Bit gash but I injected tiger seal into it and that stopped the previous leak where it came down the A pillar but this is above the windscreen lower level and the weird thing is is that carpets aren't wet.

mike-2txrc

Original Poster:

63 posts

6 months

EVR said:
Might be tied to also this problem, maybe?

https://www.pistonheads.com/gassing/topic.asp?h=0&...
Cheers for that. I will have a look at the drain holes to see if it backing up some how.

Simpo Two

90,989 posts

287 months

Maybe the DB9 should be nicknamed the Aquarium...

After more than a century of development in car-making, how can they make car that leaks like a damaged submarine?

Panamax

7,997 posts

56 months

Does the car have a sun roof? Is it regularly parked outside? Sun roof drains tend to run down inside the A-pillar and, if blocked, will fill your car with water. Similarly if the front scuttle drains are blocked water may flood in through the heater. These are general observations, not specifically about Astons.

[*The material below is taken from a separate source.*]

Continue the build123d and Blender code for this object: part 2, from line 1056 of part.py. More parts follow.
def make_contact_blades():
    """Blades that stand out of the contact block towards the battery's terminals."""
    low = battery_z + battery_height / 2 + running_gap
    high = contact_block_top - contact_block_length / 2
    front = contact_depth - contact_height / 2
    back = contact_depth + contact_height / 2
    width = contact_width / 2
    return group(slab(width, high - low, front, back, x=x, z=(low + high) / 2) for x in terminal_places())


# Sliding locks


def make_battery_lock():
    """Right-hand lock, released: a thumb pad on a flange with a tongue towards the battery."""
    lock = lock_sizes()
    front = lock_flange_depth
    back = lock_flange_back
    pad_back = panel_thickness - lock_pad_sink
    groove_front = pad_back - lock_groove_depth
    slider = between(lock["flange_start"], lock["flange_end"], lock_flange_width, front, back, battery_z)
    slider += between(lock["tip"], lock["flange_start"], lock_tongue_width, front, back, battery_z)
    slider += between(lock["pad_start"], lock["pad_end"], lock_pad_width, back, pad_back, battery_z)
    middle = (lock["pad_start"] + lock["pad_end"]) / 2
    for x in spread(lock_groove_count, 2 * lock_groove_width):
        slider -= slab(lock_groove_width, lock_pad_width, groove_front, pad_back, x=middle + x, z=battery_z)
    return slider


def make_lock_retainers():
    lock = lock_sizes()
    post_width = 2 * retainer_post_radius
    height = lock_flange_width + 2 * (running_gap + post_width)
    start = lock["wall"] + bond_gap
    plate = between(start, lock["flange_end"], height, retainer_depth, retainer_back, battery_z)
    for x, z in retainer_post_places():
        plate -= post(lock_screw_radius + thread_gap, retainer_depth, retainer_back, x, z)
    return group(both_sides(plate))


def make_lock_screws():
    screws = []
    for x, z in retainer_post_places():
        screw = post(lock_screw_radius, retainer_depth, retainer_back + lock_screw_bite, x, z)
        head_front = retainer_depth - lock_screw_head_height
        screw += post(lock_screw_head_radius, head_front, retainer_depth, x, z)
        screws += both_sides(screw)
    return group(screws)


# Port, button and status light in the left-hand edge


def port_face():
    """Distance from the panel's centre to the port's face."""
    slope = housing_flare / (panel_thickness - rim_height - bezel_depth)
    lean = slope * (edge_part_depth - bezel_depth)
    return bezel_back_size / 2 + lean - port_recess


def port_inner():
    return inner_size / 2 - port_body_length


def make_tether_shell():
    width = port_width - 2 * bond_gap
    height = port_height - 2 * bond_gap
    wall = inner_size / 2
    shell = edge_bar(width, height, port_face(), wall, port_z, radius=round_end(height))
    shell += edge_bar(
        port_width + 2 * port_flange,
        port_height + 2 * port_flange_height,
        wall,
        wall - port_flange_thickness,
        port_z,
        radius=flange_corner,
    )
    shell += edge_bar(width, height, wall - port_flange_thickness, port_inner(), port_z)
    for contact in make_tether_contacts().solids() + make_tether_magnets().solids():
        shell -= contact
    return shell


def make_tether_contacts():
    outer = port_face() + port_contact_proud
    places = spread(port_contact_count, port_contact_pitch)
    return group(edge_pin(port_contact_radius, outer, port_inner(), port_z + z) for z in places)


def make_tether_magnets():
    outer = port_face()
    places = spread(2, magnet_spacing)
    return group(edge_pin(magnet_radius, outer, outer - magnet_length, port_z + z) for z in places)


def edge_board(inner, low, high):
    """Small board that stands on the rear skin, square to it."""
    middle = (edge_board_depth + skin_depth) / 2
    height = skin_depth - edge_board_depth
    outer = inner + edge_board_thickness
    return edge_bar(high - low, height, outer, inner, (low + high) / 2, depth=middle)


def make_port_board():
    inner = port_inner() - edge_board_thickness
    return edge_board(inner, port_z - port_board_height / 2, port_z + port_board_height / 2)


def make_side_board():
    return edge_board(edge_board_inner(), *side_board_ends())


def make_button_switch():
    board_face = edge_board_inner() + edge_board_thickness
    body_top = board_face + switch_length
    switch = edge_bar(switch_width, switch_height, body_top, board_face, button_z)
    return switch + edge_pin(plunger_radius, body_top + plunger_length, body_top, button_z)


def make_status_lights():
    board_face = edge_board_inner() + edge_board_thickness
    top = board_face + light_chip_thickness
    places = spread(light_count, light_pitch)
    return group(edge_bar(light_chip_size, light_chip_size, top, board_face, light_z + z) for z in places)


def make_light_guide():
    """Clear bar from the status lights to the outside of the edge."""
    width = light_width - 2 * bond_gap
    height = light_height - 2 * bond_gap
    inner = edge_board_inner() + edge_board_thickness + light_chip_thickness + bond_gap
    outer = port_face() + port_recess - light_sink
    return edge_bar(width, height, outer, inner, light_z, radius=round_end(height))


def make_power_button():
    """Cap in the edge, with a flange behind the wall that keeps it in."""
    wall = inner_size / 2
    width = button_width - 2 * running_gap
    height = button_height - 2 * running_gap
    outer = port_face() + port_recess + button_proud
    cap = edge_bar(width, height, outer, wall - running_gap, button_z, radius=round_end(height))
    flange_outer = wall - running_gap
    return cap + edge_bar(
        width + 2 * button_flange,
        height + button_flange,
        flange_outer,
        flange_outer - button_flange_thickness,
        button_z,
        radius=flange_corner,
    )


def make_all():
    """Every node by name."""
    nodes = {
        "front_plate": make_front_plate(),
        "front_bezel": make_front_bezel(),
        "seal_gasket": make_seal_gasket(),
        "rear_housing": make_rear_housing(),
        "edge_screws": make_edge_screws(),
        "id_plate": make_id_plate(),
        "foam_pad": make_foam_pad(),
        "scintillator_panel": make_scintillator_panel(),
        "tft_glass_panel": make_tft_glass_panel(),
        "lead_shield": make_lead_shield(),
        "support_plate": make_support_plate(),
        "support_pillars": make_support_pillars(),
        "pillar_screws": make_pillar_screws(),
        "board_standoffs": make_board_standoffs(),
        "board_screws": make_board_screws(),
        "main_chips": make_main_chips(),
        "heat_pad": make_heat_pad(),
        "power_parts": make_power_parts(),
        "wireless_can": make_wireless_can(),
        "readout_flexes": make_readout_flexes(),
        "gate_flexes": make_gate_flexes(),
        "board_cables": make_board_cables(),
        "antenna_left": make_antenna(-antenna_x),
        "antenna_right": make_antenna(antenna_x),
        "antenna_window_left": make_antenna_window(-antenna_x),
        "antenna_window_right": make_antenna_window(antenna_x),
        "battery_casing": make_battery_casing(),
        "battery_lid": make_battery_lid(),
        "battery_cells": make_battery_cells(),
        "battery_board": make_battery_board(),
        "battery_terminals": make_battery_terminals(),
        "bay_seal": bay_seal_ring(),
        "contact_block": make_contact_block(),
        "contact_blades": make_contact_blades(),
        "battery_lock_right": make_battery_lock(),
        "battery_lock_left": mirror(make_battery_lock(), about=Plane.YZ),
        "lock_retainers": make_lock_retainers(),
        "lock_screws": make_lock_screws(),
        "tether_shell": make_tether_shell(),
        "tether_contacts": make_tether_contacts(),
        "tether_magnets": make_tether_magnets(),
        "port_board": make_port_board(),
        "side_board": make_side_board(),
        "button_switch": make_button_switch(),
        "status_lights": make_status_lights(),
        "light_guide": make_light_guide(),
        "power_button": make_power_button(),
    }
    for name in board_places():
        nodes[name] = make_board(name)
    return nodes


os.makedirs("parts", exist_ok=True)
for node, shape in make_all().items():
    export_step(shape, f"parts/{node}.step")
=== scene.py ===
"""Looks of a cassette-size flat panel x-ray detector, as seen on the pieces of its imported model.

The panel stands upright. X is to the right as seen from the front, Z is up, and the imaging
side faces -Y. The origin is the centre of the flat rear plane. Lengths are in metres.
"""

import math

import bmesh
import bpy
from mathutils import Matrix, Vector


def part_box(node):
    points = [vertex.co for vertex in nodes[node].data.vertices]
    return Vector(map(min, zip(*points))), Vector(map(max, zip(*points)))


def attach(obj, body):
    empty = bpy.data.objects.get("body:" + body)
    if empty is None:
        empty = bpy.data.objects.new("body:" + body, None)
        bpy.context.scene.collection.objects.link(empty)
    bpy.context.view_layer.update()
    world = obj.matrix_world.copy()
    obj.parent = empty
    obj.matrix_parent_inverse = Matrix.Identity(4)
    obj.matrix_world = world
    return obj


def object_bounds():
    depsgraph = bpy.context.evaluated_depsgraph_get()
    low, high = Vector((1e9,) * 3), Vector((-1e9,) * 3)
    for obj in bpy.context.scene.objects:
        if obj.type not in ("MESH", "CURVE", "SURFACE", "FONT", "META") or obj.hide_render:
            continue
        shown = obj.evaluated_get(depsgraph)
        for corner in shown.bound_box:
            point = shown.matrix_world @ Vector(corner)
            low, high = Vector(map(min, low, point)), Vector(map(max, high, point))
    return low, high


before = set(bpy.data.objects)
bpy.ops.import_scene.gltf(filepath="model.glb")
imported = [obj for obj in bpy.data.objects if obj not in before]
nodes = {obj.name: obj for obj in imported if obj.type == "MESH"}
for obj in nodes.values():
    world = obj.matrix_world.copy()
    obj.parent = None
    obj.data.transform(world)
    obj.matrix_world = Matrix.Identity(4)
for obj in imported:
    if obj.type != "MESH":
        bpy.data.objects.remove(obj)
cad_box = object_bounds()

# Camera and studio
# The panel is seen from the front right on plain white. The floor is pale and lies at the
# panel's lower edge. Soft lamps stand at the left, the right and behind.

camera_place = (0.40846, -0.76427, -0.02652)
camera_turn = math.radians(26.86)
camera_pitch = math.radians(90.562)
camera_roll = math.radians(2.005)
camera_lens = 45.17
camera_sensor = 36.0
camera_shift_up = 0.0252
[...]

I've sworn I'll never buy a car with a sun roof again unless it's parked under cover.

mike-2txrc

Original Poster:

63 posts

6 months

Yesterday (15:42)
quotequote all
Panamax said:
Does the car have a sun roof? Is it regularly parked outside? Sun roof drains tend to run down inside the A-pillar and, if blocked, will fill your car with water. Similarly if the front scuttle drains are blocked water may flood in through the heater. These are general observations, not specifically about Astons.

I've sworn I'll never buy a car with a sun roof again unless it's parked under cover.
No sun roof but I have been looking today and the original sealant I used for the windscreen had failed so it has been re done in sika flex 221 for a temporary solution until I can get it sorted.


Glassman

24,353 posts

237 months

mike-2txrc said:
No sun roof but I have been looking today and the original sealant I used for the windscreen had failed so it has been re done in sika flex 221 for a temporary solution until I can get it sorted.

If the windscreen is leaking, backfilling the gap is not going to solve the issue. This is down to two reasons. Firstly, and most pertinently, the windscreen is held in by (polyurethane) adhesive. This is under the glass (think of the adhesive as the sandwich filling). On an Aston, the paint on the pinchweld can fail and separate from the metal. The windscreen will need to be removed to address the issue. It may also be down to insufficient preparation of the glass and there is adhesion failure on the glass. Again, it's a glass out job.

The second reason backfilling won't work is that the contact surfaces do not offer a good substrate. To seal, you need the surface to be coated or treated with an adhesion promoter. The gap you're attempting to fill will have years of contaminants sat in there which will affect the curing mechanism of polyurethane.